Le code de la commande publique prévoit des dérogations pour tenir compte des contraintes de l’écosystème de la recherche. « Les laboratoires de recherche peuvent avoir tendance à appliquer à tous leurs achats les assouplissements prévus par la réglementation, alors que davantage de mise en concurrence ou de mutualisation pourraient parfois être recherchées, dans l’acquisition notamment de produits récurrents ou de gros matériels techniques très onéreux ».
Professionnaliser les fonctions achats
Enfin, le rapport suggère de professionnaliser les fonctions achats dans l’enseignement supérieur. Comme tous les autres services, les directions achats rencontrent des difficultés à recruter et fidéliser leurs personnels.
« Conséquence de ces problématiques d’attractivité, nombre d’universités ont des postes non pourvus, tandis qu’un fort renouvellement des équipes vient fragiliser l’ensemble des procédures d’achat », constate le rapport.
Parmi ses neuf recommandations, la sénatrice Vanina Paoli-Gagin propose de désigner dans toutes les universités un référent « performance de l’achat » et de déployer activement des actions de sensibilisation et de formation aux enjeux de performance de l’achat public auprès des personnels, mais aussi pour les enseignants-chercheurs.
Former les agents aux enjeux de performance
« Peu d’universités ont mis en place des actions approfondies de formation à destination de leurs personnels », selon le rapport.

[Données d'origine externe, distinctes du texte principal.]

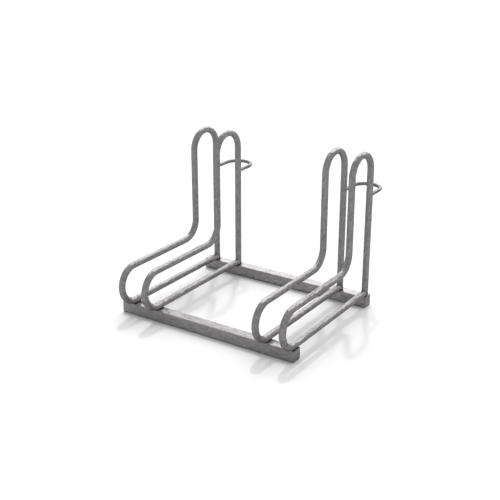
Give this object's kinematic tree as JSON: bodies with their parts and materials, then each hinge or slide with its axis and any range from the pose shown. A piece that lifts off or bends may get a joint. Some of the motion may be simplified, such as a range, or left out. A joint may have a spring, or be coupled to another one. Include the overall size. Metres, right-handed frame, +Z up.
{
  "type": "bicycle rack",
  "caption": "Floor-standing bicycle rack of bent galvanised tube hoops in pairs on square rails, with a loop behind each pair for a lock",
  "frame": {"origin": "on the floor, under the middle of the rack's overall box", "axes": "+X along the rails, to the right as seen from the front; +Y from the front, where a wheel rolls in, to the back; +Z up"},
  "size_m": [0.645, 0.644, 0.537],
  "materials": {
    "rail_section": "hot-dip galvanised, mottled, satin",
    "bent_tube": "hot-dip galvanised, mottled, satin",
    "lock_bar": "hot-dip galvanised, satin",
    "weld_bead": "arc weld under zinc"
  },
  "bodies": {
    "root": {"front_rail": "rail_section", "front_rail_left_end_plate": "rail_section", "front_rail_right_end_plate": "rail_section", "rear_rail": "rail_section", "rear_rail_left_end_plate": "rail_section", "rear_rail_right_end_plate": "rail_section", "left_outer_hoop": "bent_tube", "left_outer_hoop_corner_weld": "weld_bead", "left_outer_hoop_front_foot_welds": "weld_bead", "left_outer_hoop_rear_foot_welds": "weld_bead", "left_inner_hoop": "bent_tube", "left_inner_hoop_corner_weld": "weld_bead", "left_inner_hoop_front_foot_welds": "weld_bead", "left_inner_hoop_rear_foot_welds": "weld_bead", "right_inner_hoop": "bent_tube", "right_inner_hoop_corner_weld": "weld_bead", "right_inner_hoop_front_foot_welds": "weld_bead", "right_inner_hoop_rear_foot_welds": "weld_bead", "right_outer_hoop": "bent_tube", "right_outer_hoop_corner_weld": "weld_bead", "right_outer_hoop_front_foot_welds": "weld_bead", "right_outer_hoop_rear_foot_welds": "weld_bead", "left_lock_loop": "lock_bar", "left_lock_loop_welds": "weld_bead", "right_lock_loop": "lock_bar", "right_lock_loop_welds": "weld_bead"}
  },
  "joints": []
}
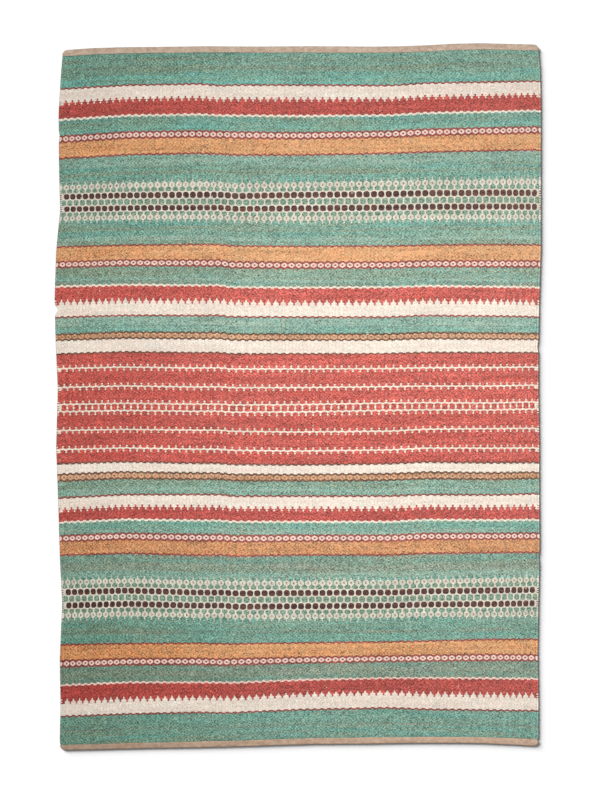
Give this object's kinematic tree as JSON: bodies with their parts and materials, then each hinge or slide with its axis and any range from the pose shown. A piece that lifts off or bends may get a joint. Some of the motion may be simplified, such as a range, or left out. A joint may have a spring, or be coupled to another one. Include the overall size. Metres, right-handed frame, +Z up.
{
  "type": "striped jute kilim rug",
  "caption": "Rectangular flat-woven jute rug with crosswise stripes and small woven repeats, a folded tape sewn over each end, laid flat.",
  "frame": {"origin": "on the floor under the middle of the rug's outline", "axes": "+X across the rug, +Y along it to its head end, +Z up out of its face"},
  "size_m": [1.214, 1.7634, 0.0077],
  "materials": {
    "woven_jute": "matte ribbed flat weave, dyed jute yarn in stripes of sea green, brick red, cream, ochre orange and dark brown",
    "end_tape": "matte tan woven tape, folded and machine stitched"
  },
  "bodies": {
    "root": {"kilim_cloth": "woven_jute", "binding_head": "end_tape", "binding_foot": "end_tape"}
  },
  "joints": []
}
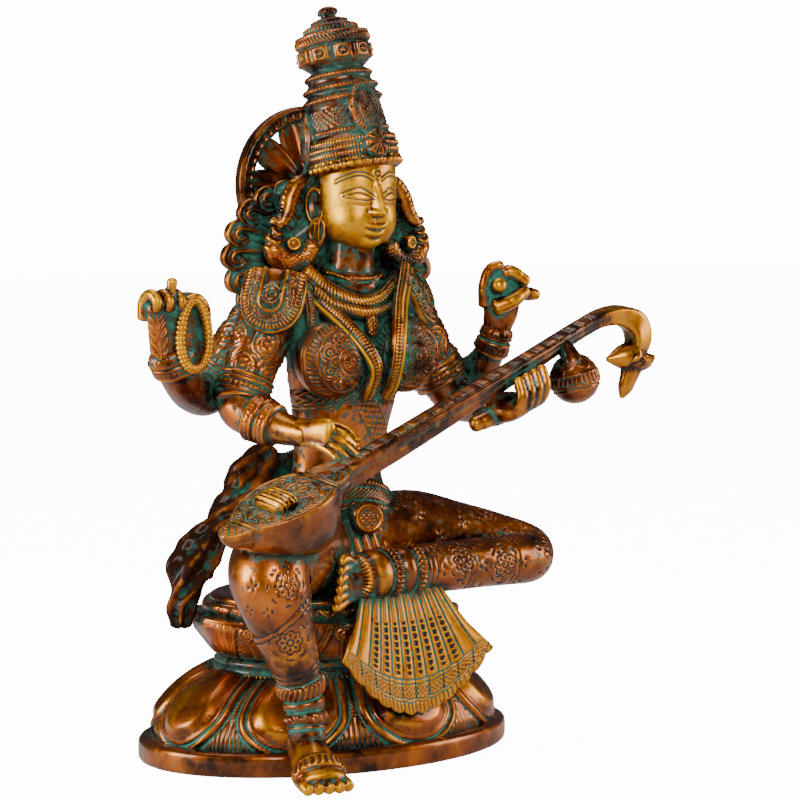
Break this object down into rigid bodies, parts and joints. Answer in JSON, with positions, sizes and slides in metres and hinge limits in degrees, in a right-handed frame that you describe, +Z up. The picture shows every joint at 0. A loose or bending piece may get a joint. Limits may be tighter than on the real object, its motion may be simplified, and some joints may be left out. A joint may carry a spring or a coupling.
{
  "type": "seated deity statue",
  "caption": "Cast-brass seated goddess with four arms playing a veena, one leg hanging, on an oval lotus pedestal, with a pierced halo wheel behind the head.",
  "frame": {"origin": "centre of the pedestal's flat underside", "axes": "+Z up; she faces -Y; +X is her left"},
  "size_m": [0.2326, 0.1429, 0.3012],
  "materials": {
    "pedestal": "orange-brown lacquered brass, green in the hollows",
    "figure": "orange-brown lacquered brass, gilt face and hands, green in the hollows",
    "veena": "orange-brown lacquered brass, polished along its neck",
    "halo": "orange-brown lacquered brass, darkened"
  },
  "bodies": {
    "root": {"pedestal": "pedestal", "figure": "figure", "veena": "veena", "halo": "halo"}
  },
  "joints": []
}
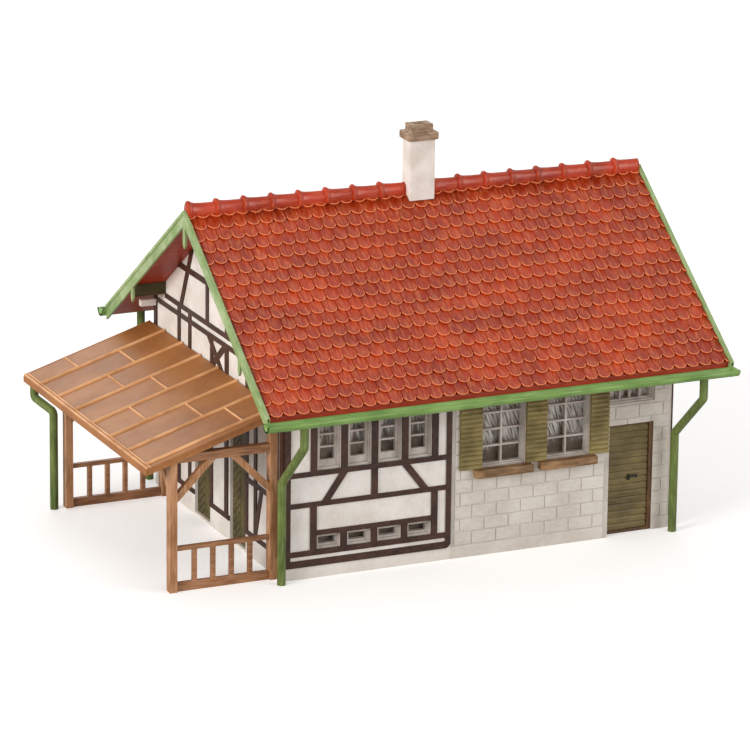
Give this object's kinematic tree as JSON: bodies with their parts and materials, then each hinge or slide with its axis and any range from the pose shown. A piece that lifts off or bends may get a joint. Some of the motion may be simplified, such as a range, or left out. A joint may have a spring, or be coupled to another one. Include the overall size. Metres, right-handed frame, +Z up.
{
  "type": "scale model half-timbered cottage",
  "caption": "Model half-timbered cottage with a tiled gable roof, chimney, shutters, gutters and an open side porch on posts.",
  "frame": {"origin": "middle of the house footprint on the ground, under the floor plate", "axes": "+X along the front wall from the porch end to the door end; +Y from the front wall to the rear wall; +Z up"},
  "size_m": [0.1209, 0.0898, 0.0802],
  "materials": {
    "plaster_white": "white moulded plaster panels, slightly warm",
    "block_white": "white moulded block wall with fine joints",
    "timber_brown": "dark brown moulded timbers",
    "window_grey": "pale grey moulded window frames",
    "window_pane": "clear glazing sheet",
    "printed_card": "card printed with curtains",
    "shutter_olive": "olive green moulded boards",
    "sill_brown": "greyish brown",
    "door_frame_brown": "dark brown",
    "roof_red": "satin tile red",
    "verge_green": "light green",
    "purlin_green": "dark green",
    "chimney_white": "white",
    "chimney_cap_brown": "dull brown",
    "gutter_green": "leaf green",
    "pipe_green": "mid green",
    "porch_roof_tan": "tan moulded boards",
    "porch_brown": "reddish brown",
    "floor_grey": "grey brown"
  },
  "bodies": {
    "root": {"house_floor": "floor_grey", "front_timber_wall": "plaster_white", "front_block_wall": "block_white", "porch_gable_wall": "plaster_white", "door_gable_wall": "plaster_white", "rear_wall": "plaster_white", "front_timbers": "timber_brown", "porch_gable_timbers": "timber_brown", "door_gable_timbers": "timber_brown", "rear_timbers": "timber_brown", "front_casements": "window_grey", "block_wall_casements": "window_grey", "transom_window": "window_grey", "rear_casements": "window_grey", "front_panes": "window_pane", "transom_pane": "window_pane", "rear_panes": "window_pane", "curtain_card": "printed_card", "left_shutter": "shutter_olive", "middle_shutter": "shutter_olive", "right_shutter": "shutter_olive", "left_window_sill": "sill_brown", "right_window_sill": "sill_brown", "front_door": "shutter_olive", "front_door_frame": "door_frame_brown", "porch_doors": "shutter_olive", "front_roof_slope": "roof_red", "rear_roof_slope": "roof_red", "left_ridge_caps": "roof_red", "right_ridge_caps": "roof_red", "porch_verge_front": "verge_green", "porch_verge_rear": "verge_green", "door_verge_front": "verge_green", "door_verge_rear": "verge_green", "front_purlin": "purlin_green", "rear_purlin": "purlin_green", "chimney_shaft": "chimney_white", "chimney_cap": "chimney_cap_brown", "front_gutter": "gutter_green", "rear_gutter": "gutter_green", "front_left_downpipe": "pipe_green", "front_right_downpipe": "pipe_green", "rear_left_downpipe": "pipe_green", "rear_right_downpipe": "pipe_green", "porch_roof": "porch_roof_tan", "porch_front_left_post": "porch_brown", "porch_front_right_post": "porch_brown", "porch_rear_left_post": "porch_brown", "porch_rear_right_post": "porch_brown", "porch_front_beam": "porch_brown", "porch_rear_beam": "porch_brown", "porch_eave_beam": "porch_brown", "porch_front_rail": "porch_brown", "porch_rear_rail": "porch_brown", "porch_downpipe": "pipe_green"}
  },
  "joints": []
}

À l’échelle nationale, la Dgesip propose depuis 2016 un parcours pour les responsables achats des établissements, sur le modèle des formations pour les cadres de l’enseignement supérieur portées par l’IH2EF et l’Amue.
Mais « les personnels non administratifs semblent ainsi les oubliés de la formation sur la commande publique, alors même qu’ils sont directement concernés ». Contrairement à d’autres secteurs de la fonction publique, les universités disposent en effet d’une multitude d’ordonnateurs (personnels et enseignants-chercheurs) avec en plus de la direction des affaires financières, des ordonnateurs dans les différentes composantes et les laboratoires.